>>>

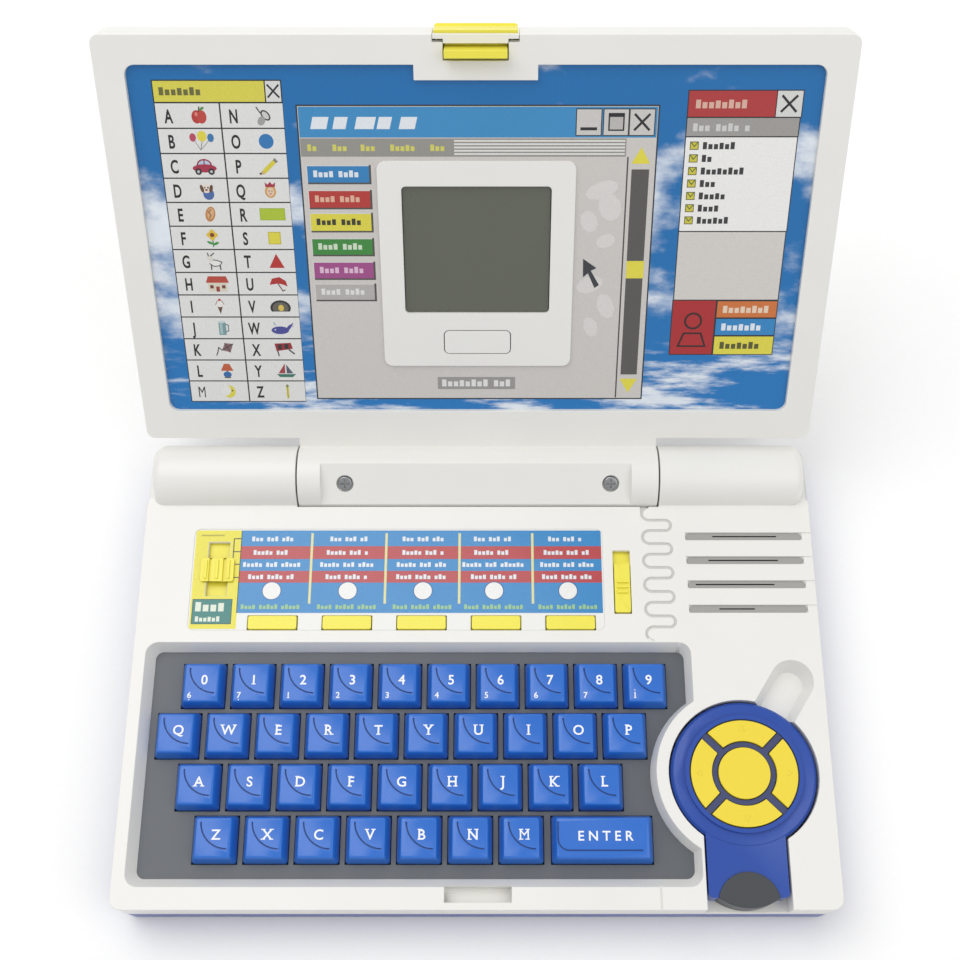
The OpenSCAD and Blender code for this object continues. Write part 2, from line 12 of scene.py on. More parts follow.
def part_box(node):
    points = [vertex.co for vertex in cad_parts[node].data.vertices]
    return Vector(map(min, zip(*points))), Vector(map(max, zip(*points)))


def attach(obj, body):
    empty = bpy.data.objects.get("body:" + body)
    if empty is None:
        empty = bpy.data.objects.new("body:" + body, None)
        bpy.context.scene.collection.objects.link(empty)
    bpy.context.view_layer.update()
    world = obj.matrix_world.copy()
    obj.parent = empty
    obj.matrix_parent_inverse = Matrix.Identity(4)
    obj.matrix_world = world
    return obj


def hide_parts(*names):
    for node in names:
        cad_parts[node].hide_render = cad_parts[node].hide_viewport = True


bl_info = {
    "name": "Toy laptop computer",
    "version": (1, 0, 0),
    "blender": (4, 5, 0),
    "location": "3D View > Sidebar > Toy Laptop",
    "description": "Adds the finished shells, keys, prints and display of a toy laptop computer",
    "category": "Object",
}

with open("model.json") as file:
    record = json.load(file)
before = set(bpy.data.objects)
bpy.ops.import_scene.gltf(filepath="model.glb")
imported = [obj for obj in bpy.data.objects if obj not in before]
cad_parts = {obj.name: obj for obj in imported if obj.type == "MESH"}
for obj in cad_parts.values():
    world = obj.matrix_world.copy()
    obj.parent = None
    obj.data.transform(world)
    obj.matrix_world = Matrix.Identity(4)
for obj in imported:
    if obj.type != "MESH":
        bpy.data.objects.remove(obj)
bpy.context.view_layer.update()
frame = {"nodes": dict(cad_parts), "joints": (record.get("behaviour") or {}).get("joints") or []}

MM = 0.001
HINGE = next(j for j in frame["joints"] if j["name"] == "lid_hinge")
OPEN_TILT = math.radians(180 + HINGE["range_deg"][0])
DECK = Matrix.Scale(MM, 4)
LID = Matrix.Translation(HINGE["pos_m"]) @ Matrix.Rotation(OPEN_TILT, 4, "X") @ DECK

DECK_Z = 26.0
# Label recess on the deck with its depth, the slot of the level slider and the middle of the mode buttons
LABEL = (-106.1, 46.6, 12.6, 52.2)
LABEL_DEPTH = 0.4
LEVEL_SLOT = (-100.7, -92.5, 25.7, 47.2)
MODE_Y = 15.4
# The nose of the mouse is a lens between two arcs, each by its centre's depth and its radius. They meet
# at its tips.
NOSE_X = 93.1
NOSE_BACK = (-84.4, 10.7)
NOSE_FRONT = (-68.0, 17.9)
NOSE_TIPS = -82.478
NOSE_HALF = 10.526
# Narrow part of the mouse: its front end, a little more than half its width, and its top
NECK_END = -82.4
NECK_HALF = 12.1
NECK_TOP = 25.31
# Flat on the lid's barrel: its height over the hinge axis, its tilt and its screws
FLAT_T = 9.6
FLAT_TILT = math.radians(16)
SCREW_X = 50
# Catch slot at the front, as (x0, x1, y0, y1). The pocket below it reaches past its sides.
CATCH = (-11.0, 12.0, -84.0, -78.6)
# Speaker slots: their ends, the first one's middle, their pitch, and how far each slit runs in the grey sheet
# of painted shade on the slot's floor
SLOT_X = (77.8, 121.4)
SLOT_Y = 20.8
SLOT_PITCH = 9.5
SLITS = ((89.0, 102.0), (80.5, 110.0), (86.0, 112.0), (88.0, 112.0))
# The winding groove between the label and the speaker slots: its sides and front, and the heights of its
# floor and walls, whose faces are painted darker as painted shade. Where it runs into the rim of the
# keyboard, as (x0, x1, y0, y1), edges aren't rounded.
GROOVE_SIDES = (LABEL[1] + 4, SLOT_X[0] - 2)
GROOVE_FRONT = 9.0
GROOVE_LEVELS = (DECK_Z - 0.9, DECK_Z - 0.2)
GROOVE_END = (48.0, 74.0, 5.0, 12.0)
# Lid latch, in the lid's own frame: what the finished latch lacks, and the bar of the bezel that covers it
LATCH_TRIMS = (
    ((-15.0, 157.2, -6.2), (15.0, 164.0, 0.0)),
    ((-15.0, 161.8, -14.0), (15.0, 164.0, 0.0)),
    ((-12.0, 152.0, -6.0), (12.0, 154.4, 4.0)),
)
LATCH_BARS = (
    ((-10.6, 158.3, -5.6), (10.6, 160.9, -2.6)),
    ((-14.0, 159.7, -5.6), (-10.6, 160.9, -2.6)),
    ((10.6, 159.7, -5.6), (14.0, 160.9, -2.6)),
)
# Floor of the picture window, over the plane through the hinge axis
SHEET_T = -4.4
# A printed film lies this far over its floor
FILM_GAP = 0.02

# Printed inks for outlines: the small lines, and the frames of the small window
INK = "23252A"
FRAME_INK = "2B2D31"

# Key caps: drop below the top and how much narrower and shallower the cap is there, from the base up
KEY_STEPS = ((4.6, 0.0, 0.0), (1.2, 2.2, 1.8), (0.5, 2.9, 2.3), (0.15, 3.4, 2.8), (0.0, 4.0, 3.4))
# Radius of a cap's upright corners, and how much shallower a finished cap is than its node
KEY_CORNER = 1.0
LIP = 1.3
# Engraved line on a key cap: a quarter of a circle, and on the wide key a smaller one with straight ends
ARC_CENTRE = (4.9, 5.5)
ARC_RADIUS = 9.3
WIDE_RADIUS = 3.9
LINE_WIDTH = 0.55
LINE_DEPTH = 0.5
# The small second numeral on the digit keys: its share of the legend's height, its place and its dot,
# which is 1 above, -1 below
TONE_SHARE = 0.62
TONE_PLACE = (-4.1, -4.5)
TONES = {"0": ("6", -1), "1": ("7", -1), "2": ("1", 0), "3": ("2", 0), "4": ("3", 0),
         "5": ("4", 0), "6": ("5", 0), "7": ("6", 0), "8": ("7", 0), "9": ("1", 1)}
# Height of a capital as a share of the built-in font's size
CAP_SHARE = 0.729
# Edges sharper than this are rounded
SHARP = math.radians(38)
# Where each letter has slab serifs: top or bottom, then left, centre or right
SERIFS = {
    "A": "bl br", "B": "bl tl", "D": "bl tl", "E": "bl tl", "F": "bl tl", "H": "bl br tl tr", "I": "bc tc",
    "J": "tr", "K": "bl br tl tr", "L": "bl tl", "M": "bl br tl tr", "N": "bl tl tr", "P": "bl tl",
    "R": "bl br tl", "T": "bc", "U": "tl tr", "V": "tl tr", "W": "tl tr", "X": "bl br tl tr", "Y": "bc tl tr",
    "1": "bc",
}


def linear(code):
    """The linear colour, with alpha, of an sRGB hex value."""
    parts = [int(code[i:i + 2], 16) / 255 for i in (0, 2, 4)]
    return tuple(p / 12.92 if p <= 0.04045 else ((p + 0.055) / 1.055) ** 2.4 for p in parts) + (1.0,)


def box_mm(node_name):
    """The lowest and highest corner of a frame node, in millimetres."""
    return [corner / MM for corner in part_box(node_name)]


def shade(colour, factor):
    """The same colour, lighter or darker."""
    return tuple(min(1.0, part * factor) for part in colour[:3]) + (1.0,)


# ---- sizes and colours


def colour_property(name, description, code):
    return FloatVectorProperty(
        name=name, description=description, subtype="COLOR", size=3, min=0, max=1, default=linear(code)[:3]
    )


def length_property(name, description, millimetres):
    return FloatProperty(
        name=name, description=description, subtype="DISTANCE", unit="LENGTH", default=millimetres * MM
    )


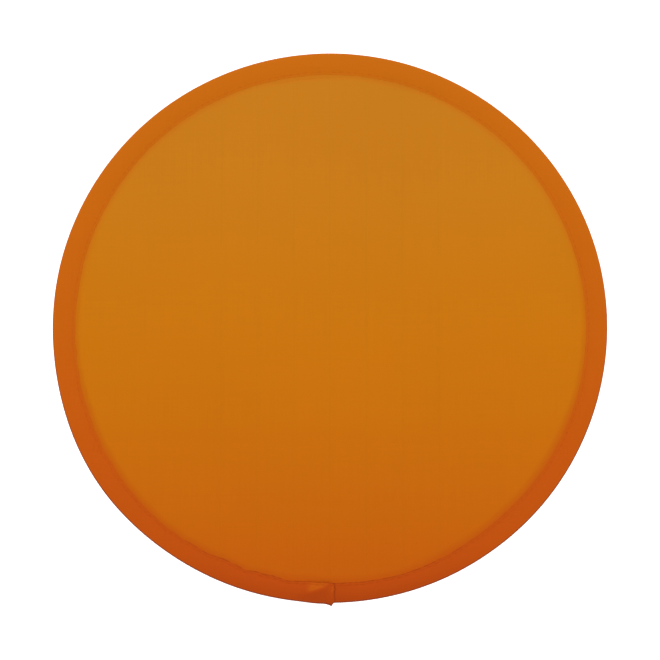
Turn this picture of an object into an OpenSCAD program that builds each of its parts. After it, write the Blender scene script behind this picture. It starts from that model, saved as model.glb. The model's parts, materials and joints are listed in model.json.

<<<

● **OBJECTIVE**
Write out the full listing, keeping every line exactly as it is.

● **RESULT BELOW**
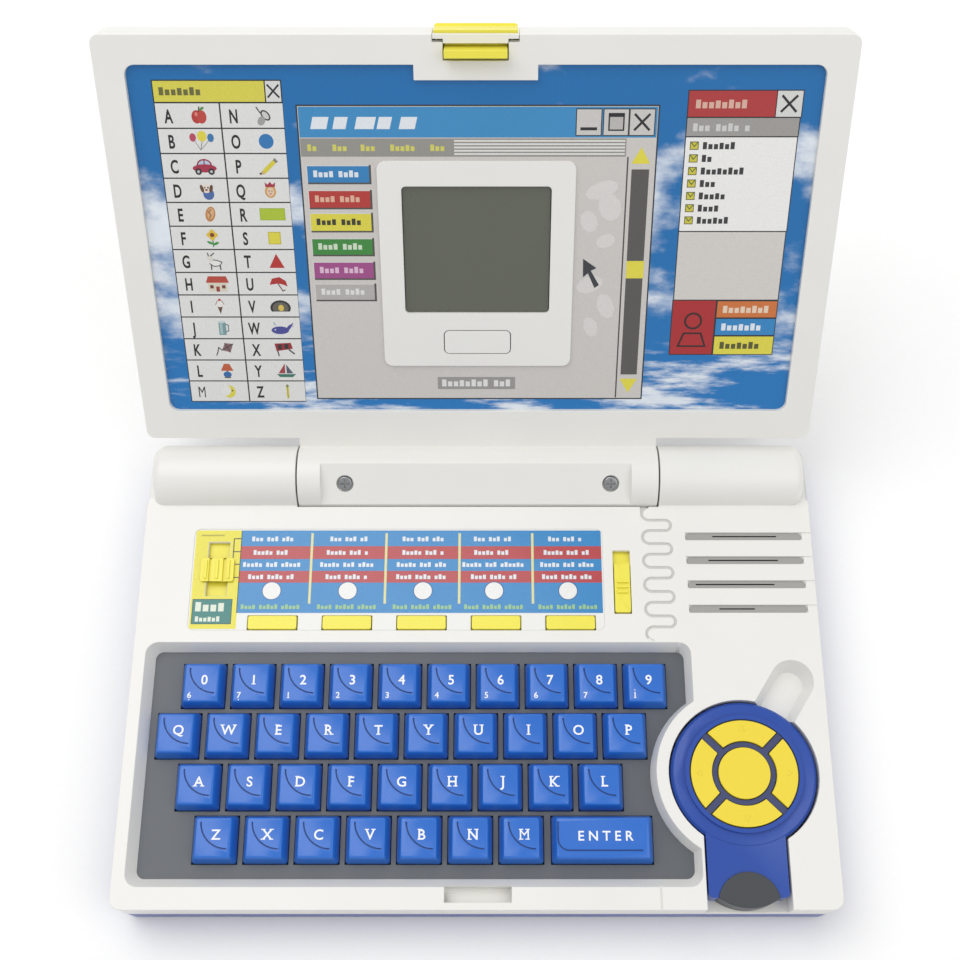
The OpenSCAD and Blender code for this object continues. Write part 2, from line 12 of scene.py on. More parts follow.
def part_box(node):
    points = [vertex.co for vertex in cad_parts[node].data.vertices]
    return Vector(map(min, zip(*points))), Vector(map(max, zip(*points)))


def attach(obj, body):
    empty = bpy.data.objects.get("body:" + body)
    if empty is None:
        empty = bpy.data.objects.new("body:" + body, None)
        bpy.context.scene.collection.objects.link(empty)
    bpy.context.view_layer.update()
    world = obj.matrix_world.copy()
    obj.parent = empty
    obj.matrix_parent_inverse = Matrix.Identity(4)
    obj.matrix_world = world
    return obj


def hide_parts(*names):
    for node in names:
        cad_parts[node].hide_render = cad_parts[node].hide_viewport = True


bl_info = {
    "name": "Toy laptop computer",
    "version": (1, 0, 0),
    "blender": (4, 5, 0),
    "location": "3D View > Sidebar > Toy Laptop",
    "description": "Adds the finished shells, keys, prints and display of a toy laptop computer",
    "category": "Object",
}

with open("model.json") as file:
    record = json.load(file)
before = set(bpy.data.objects)
bpy.ops.import_scene.gltf(filepath="model.glb")
imported = [obj for obj in bpy.data.objects if obj not in before]
cad_parts = {obj.name: obj for obj in imported if obj.type == "MESH"}
for obj in cad_parts.values():
    world = obj.matrix_world.copy()
    obj.parent = None
    obj.data.transform(world)
    obj.matrix_world = Matrix.Identity(4)
for obj in imported:
    if obj.type != "MESH":
        bpy.data.objects.remove(obj)
bpy.context.view_layer.update()
frame = {"nodes": dict(cad_parts), "joints": (record.get("behaviour") or {}).get("joints") or []}

MM = 0.001
HINGE = next(j for j in frame["joints"] if j["name"] == "lid_hinge")
OPEN_TILT = math.radians(180 + HINGE["range_deg"][0])
DECK = Matrix.Scale(MM, 4)
LID = Matrix.Translation(HINGE["pos_m"]) @ Matrix.Rotation(OPEN_TILT, 4, "X") @ DECK

DECK_Z = 26.0
# Label recess on the deck with its depth, the slot of the level slider and the middle of the mode buttons
LABEL = (-106.1, 46.6, 12.6, 52.2)
LABEL_DEPTH = 0.4
LEVEL_SLOT = (-100.7, -92.5, 25.7, 47.2)
MODE_Y = 15.4
# The nose of the mouse is a lens between two arcs, each by its centre's depth and its radius. They meet
# at its tips.
NOSE_X = 93.1
NOSE_BACK = (-84.4, 10.7)
NOSE_FRONT = (-68.0, 17.9)
NOSE_TIPS = -82.478
NOSE_HALF = 10.526
# Narrow part of the mouse: its front end, a little more than half its width, and its top
NECK_END = -82.4
NECK_HALF = 12.1
NECK_TOP = 25.31
# Flat on the lid's barrel: its height over the hinge axis, its tilt and its screws
FLAT_T = 9.6
FLAT_TILT = math.radians(16)
SCREW_X = 50
# Catch slot at the front, as (x0, x1, y0, y1). The pocket below it reaches past its sides.
CATCH = (-11.0, 12.0, -84.0, -78.6)
# Speaker slots: their ends, the first one's middle, their pitch, and how far each slit runs in the grey sheet
# of painted shade on the slot's floor
SLOT_X = (77.8, 121.4)
SLOT_Y = 20.8
SLOT_PITCH = 9.5
SLITS = ((89.0, 102.0), (80.5, 110.0), (86.0, 112.0), (88.0, 112.0))
# The winding groove between the label and the speaker slots: its sides and front, and the heights of its
# floor and walls, whose faces are painted darker as painted shade. Where it runs into the rim of the
# keyboard, as (x0, x1, y0, y1), edges aren't rounded.
GROOVE_SIDES = (LABEL[1] + 4, SLOT_X[0] - 2)
GROOVE_FRONT = 9.0
GROOVE_LEVELS = (DECK_Z - 0.9, DECK_Z - 0.2)
GROOVE_END = (48.0, 74.0, 5.0, 12.0)
# Lid latch, in the lid's own frame: what the finished latch lacks, and the bar of the bezel that covers it
LATCH_TRIMS = (
    ((-15.0, 157.2, -6.2), (15.0, 164.0, 0.0)),
    ((-15.0, 161.8, -14.0), (15.0, 164.0, 0.0)),
    ((-12.0, 152.0, -6.0), (12.0, 154.4, 4.0)),
)
LATCH_BARS = (
    ((-10.6, 158.3, -5.6), (10.6, 160.9, -2.6)),
    ((-14.0, 159.7, -5.6), (-10.6, 160.9, -2.6)),
    ((10.6, 159.7, -5.6), (14.0, 160.9, -2.6)),
)
# Floor of the picture window, over the plane through the hinge axis
SHEET_T = -4.4
# A printed film lies this far over its floor
FILM_GAP = 0.02

# Printed inks for outlines: the small lines, and the frames of the small window
INK = "23252A"
FRAME_INK = "2B2D31"

# Key caps: drop below the top and how much narrower and shallower the cap is there, from the base up
KEY_STEPS = ((4.6, 0.0, 0.0), (1.2, 2.2, 1.8), (0.5, 2.9, 2.3), (0.15, 3.4, 2.8), (0.0, 4.0, 3.4))
# Radius of a cap's upright corners, and how much shallower a finished cap is than its node
KEY_CORNER = 1.0
LIP = 1.3
# Engraved line on a key cap: a quarter of a circle, and on the wide key a smaller one with straight ends
ARC_CENTRE = (4.9, 5.5)
ARC_RADIUS = 9.3
WIDE_RADIUS = 3.9
LINE_WIDTH = 0.55
LINE_DEPTH = 0.5
# The small second numeral on the digit keys: its share of the legend's height, its place and its dot,
# which is 1 above, -1 below
TONE_SHARE = 0.62
TONE_PLACE = (-4.1, -4.5)
TONES = {"0": ("6", -1), "1": ("7", -1), "2": ("1", 0), "3": ("2", 0), "4": ("3", 0),
         "5": ("4", 0), "6": ("5", 0), "7": ("6", 0), "8": ("7", 0), "9": ("1", 1)}
# Height of a capital as a share of the built-in font's size
CAP_SHARE = 0.729
# Edges sharper than this are rounded
SHARP = math.radians(38)
# Where each letter has slab serifs: top or bottom, then left, centre or right
SERIFS = {
    "A": "bl br", "B": "bl tl", "D": "bl tl", "E": "bl tl", "F": "bl tl", "H": "bl br tl tr", "I": "bc tc",
    "J": "tr", "K": "bl br tl tr", "L": "bl tl", "M": "bl br tl tr", "N": "bl tl tr", "P": "bl tl",
    "R": "bl br tl", "T": "bc", "U": "tl tr", "V": "tl tr", "W": "tl tr", "X": "bl br tl tr", "Y": "bc tl tr",
    "1": "bc",
}


def linear(code):
    """The linear colour, with alpha, of an sRGB hex value."""
    parts = [int(code[i:i + 2], 16) / 255 for i in (0, 2, 4)]
    return tuple(p / 12.92 if p <= 0.04045 else ((p + 0.055) / 1.055) ** 2.4 for p in parts) + (1.0,)


def box_mm(node_name):
    """The lowest and highest corner of a frame node, in millimetres."""
    return [corner / MM for corner in part_box(node_name)]


def shade(colour, factor):
    """The same colour, lighter or darker."""
    return tuple(min(1.0, part * factor) for part in colour[:3]) + (1.0,)


# ---- sizes and colours


def colour_property(name, description, code):
    return FloatVectorProperty(
        name=name, description=description, subtype="COLOR", size=3, min=0, max=1, default=linear(code)[:3]
    )


def length_property(name, description, millimetres):
    return FloatProperty(
        name=name, description=description, subtype="DISTANCE", unit="LENGTH", default=millimetres * MM
    )


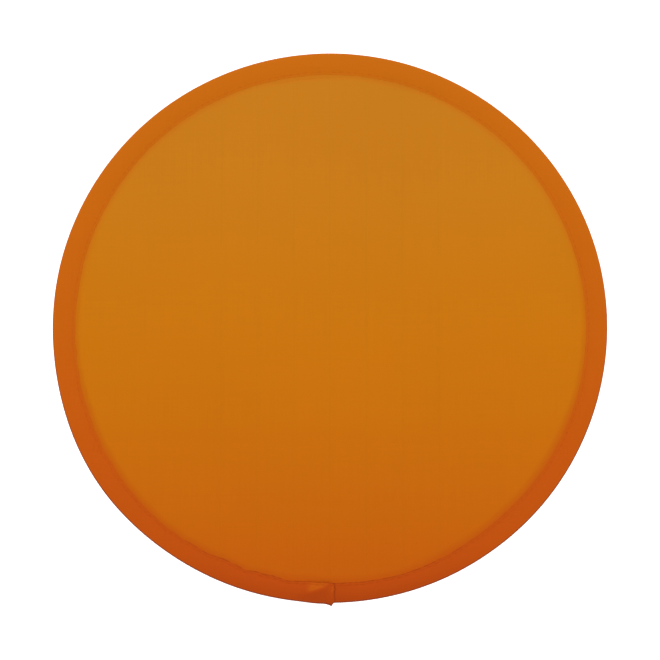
Turn this picture of an object into an OpenSCAD program that builds each of its parts. After it, write the Blender scene script behind this picture. It starts from that model, saved as model.glb. The model's parts, materials and joints are listed in model.json.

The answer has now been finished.